O(1). A Builder taking a single byte, satisfying

toLazyByteString (singleton b) = singleton b

putWord8 :: Word8 -> Builder #

putInt8 :: Int8 -> Builder #

append :: Builder -> Builder -> Builder #

O(1). The concatenation of two Builders, an associative operation with identity empty, satisfying

toLazyByteString (append x y) = append (toLazyByteString x) (toLazyByteString y)

fromByteString :: ByteString -> Builder #

O(1). A Builder taking a ByteString, satisfying

toLazyByteString (fromByteString bs) = fromChunks [bs]

fromLazyByteString :: ByteString -> Builder #

O(1). A Builder taking a lazy ByteString, satisfying

toLazyByteString (fromLazyByteString bs) = bs

putString :: String -> Builder #

Flushing the buffer state

flush :: Builder #

O(1). Pop the ByteString we have constructed so far, if any, yielding a new chunk in the result lazy ByteString.

Derived Builders

Big-endian writes

putWord16be :: Word16 -> Builder #

Write a Word16 in big endian format

putWord24be :: Word32 -> Builder #

Write a 24 bit number in big endian format represented as Word32

putWord32be :: Word32 -> Builder #

Write a Word32 in big endian format

putWord64be :: Word64 -> Builder #

Write a Word64 in big endian format

putInt16be :: Int16 -> Builder #

putInt32be :: Int32 -> Builder #

putInt64be :: Int64 -> Builder #

Little-endian writes

putWord16le :: Word16 -> Builder #

Write a Word16 in little endian format

putWord24le :: Word32 -> Builder #

Write a 24 bit number in little endian format represented as Word32

putWord32le :: Word32 -> Builder #

Write a Word32 in little endian format

putWord64le :: Word64 -> Builder #

Write a Word64 in little endian format

putInt16le :: Int16 -> Builder #

putInt32le :: Int32 -> Builder #

putInt64le :: Int64 -> Builder #

Host-endian, unaligned writes

putWordHost :: Word -> Builder #

O(1). A Builder taking a single native machine word. The word is written in host order, host endian form, for the machine you're on. On a 64 bit machine the Word is an 8 byte value, on a 32 bit machine, 4 bytes. Values written this way are not portable to different endian or word sized machines, without conversion.

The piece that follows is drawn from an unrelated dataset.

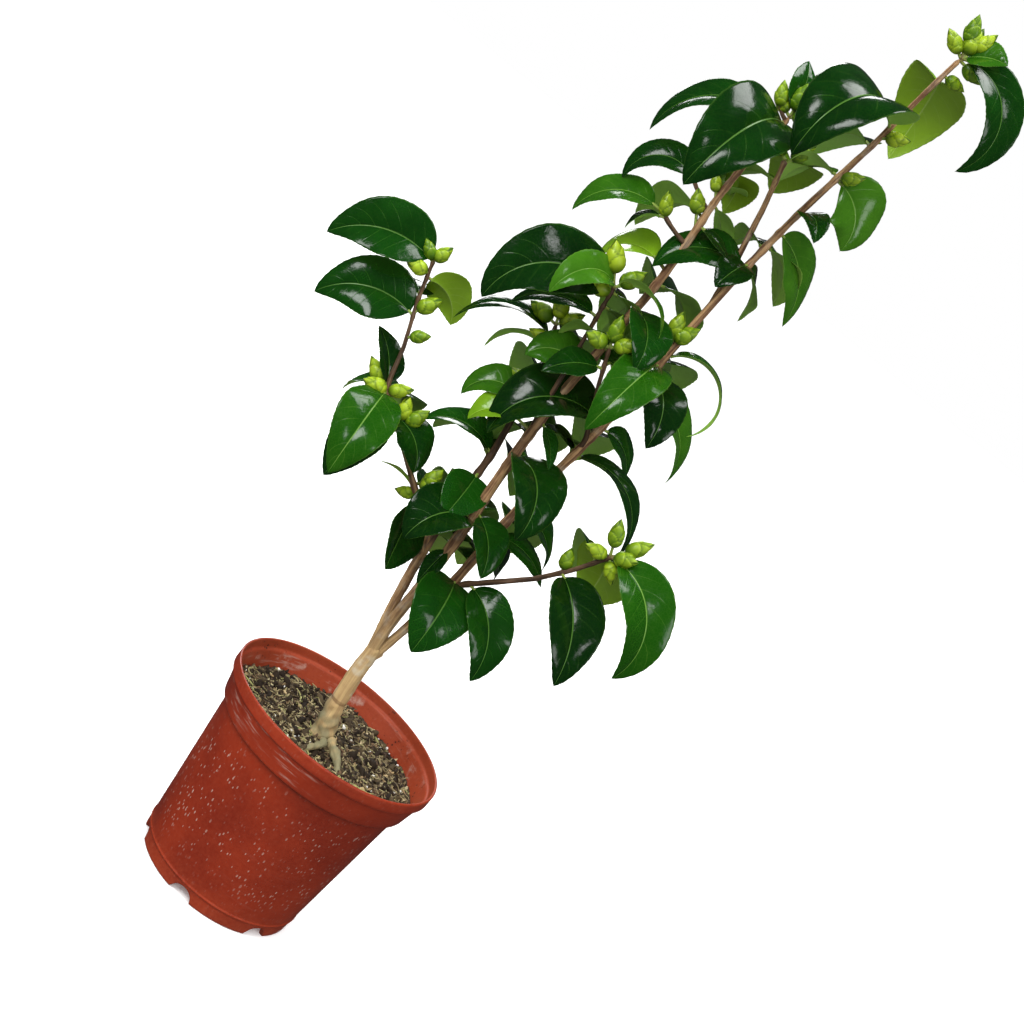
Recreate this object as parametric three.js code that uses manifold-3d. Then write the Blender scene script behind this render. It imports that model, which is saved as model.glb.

putWord16host :: Word16 -> Builder #

Write a Word16 in native host order and host endianness. 2 bytes will be written, unaligned.

putWord32host :: Word32 -> Builder #

Write a Word32 in native host order and host endianness. 4 bytes will be written, unaligned.

putWord64host :: Word64 -> Builder #

Write a Word64 in native host order. On a 32 bit machine we write two host order Word32s, in big endian form. 8 bytes will be written, unaligned.

putVarLenBe :: Word64 -> Builder #

putVarLenLe :: Word64 -> Builder #